MATERIALS PROVIDED —
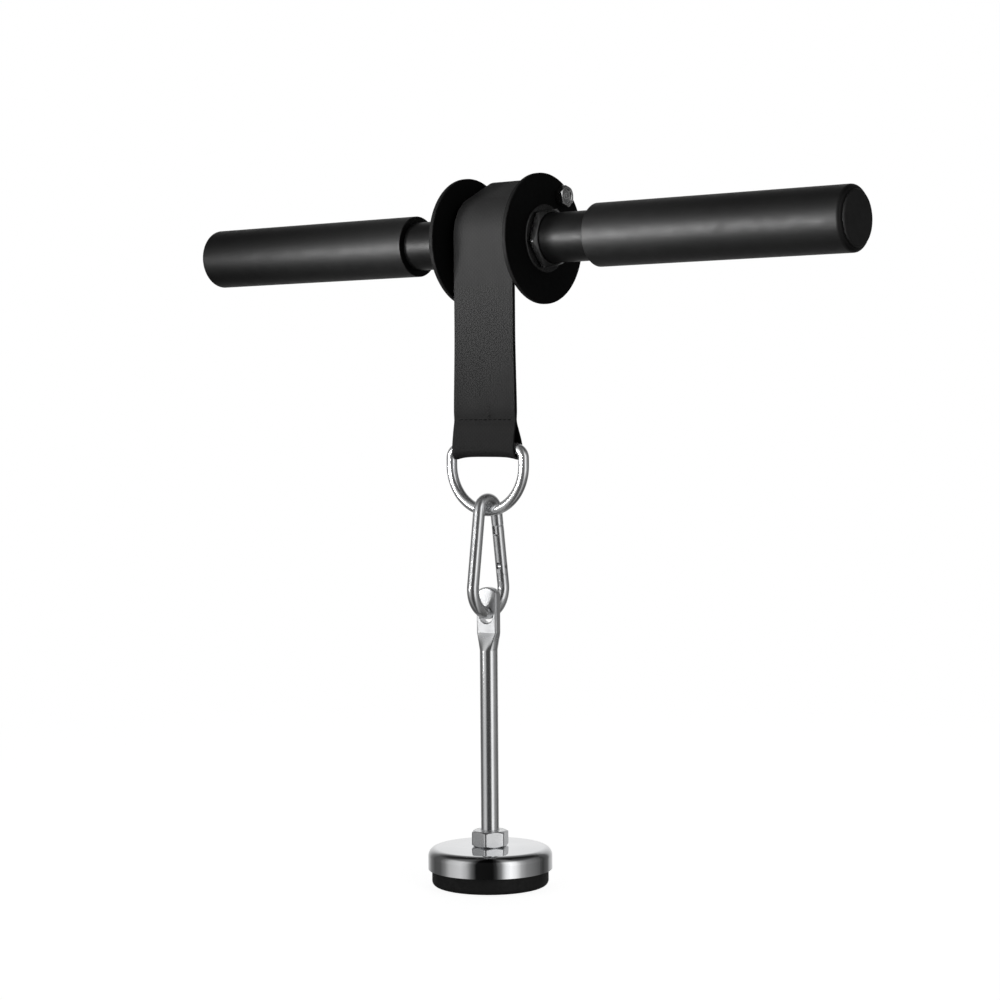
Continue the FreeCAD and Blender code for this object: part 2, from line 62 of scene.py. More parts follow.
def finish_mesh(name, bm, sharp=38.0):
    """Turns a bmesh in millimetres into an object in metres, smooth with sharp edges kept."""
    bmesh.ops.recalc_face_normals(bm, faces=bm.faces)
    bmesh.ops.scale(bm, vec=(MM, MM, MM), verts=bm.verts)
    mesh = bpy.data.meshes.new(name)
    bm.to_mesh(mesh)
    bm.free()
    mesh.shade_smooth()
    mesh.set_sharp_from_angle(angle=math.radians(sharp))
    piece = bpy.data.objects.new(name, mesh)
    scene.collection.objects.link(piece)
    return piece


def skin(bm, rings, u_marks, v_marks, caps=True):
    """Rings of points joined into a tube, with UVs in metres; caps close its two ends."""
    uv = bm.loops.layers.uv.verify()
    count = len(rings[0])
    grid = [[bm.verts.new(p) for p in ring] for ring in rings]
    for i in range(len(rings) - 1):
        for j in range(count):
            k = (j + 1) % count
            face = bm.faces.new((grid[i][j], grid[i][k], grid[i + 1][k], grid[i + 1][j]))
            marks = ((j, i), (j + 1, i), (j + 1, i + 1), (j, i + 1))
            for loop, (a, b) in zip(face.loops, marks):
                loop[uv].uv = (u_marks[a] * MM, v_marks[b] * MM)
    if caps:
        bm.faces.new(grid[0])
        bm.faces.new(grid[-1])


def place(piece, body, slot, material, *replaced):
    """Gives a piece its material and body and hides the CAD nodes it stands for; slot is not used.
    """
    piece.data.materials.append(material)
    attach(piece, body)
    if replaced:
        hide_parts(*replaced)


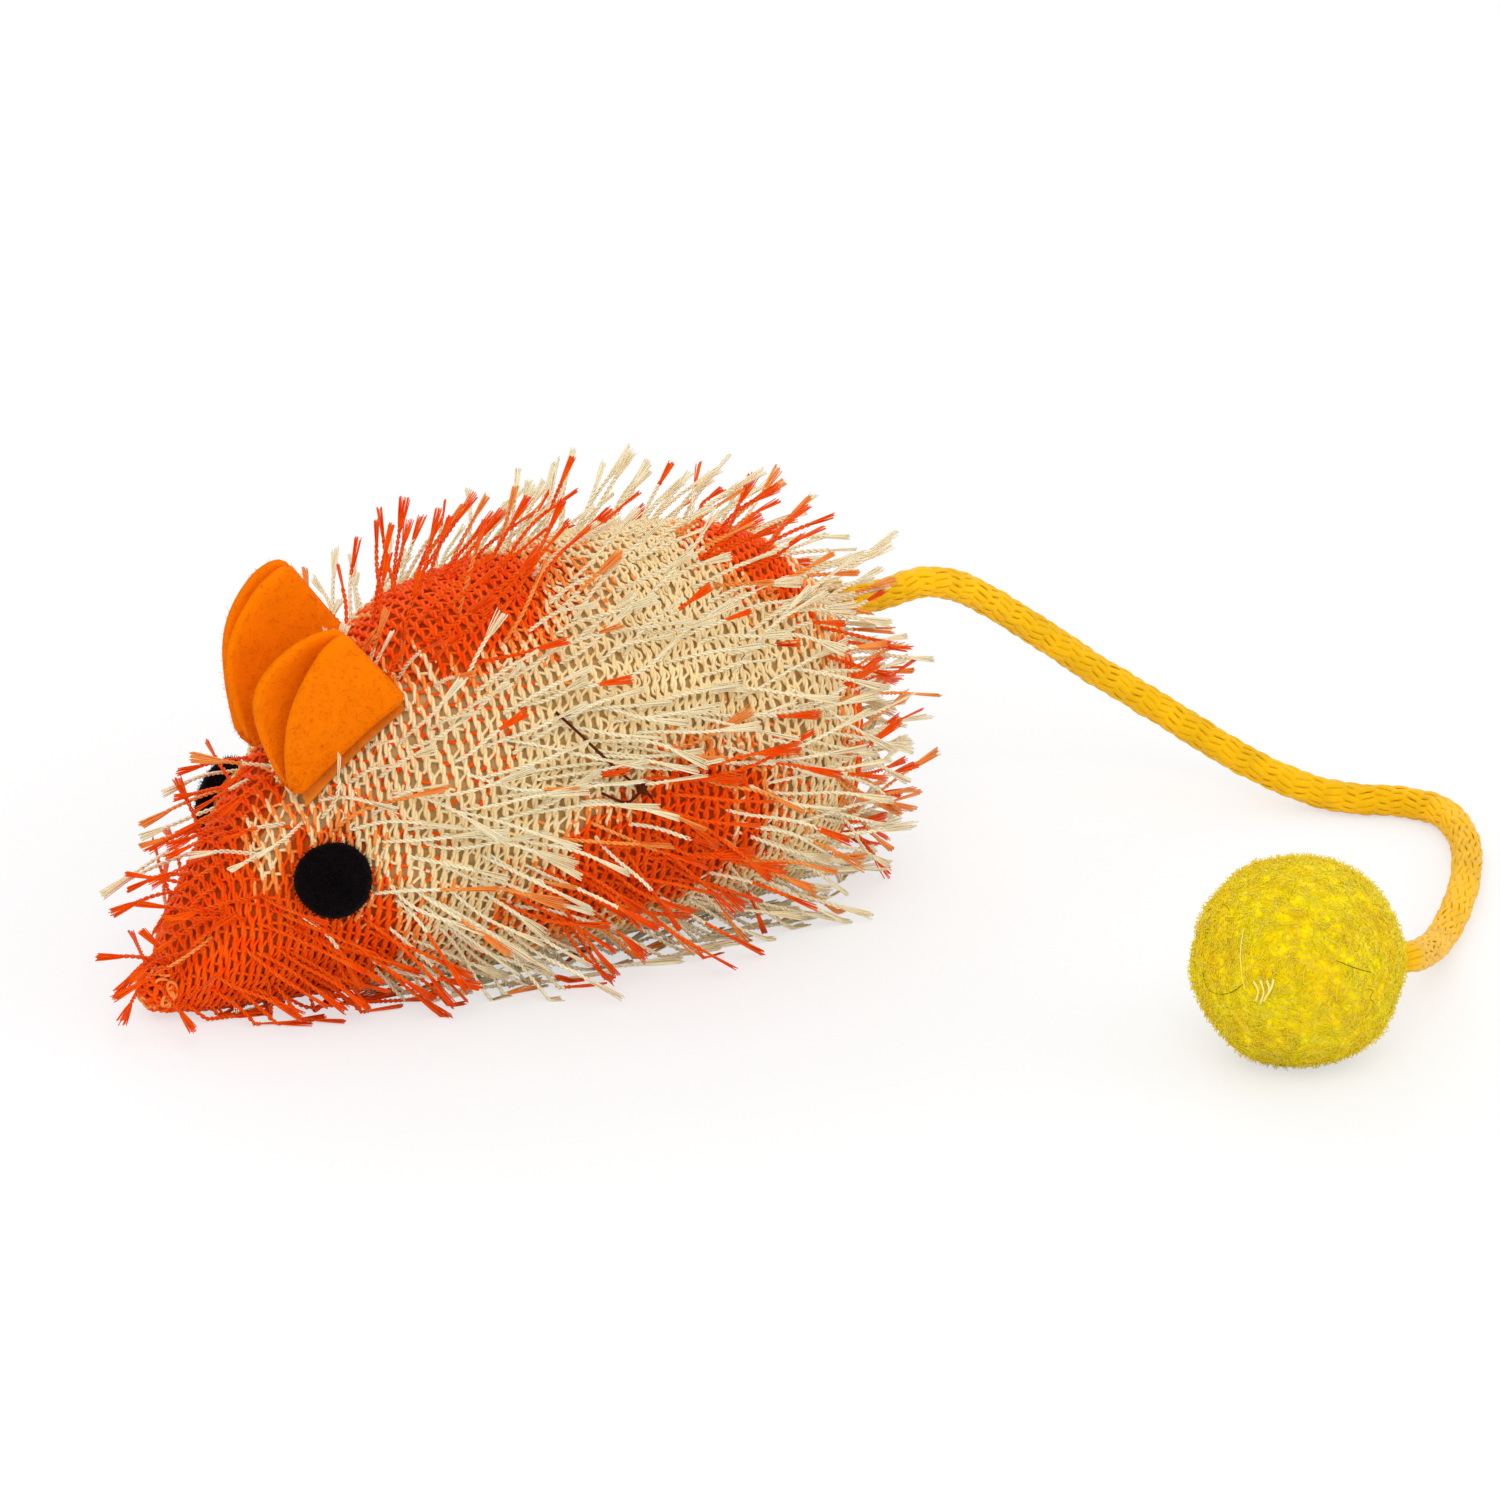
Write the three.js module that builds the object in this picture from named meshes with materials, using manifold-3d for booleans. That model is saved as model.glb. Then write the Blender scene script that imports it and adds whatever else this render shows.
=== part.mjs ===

EXERCISE —
From the material above, gather all lines that include the string "Blender" and copy them.

CORRECT OUTPUT —
Continue the FreeCAD and Blender code for this object: part 2, from line 62 of scene.py. More parts follow.
Write the three.js module that builds the object in this picture from named meshes with materials, using manifold-3d for booleans. That model is saved as model.glb. Then write the Blender scene script that imports it and adds whatever else this render shows.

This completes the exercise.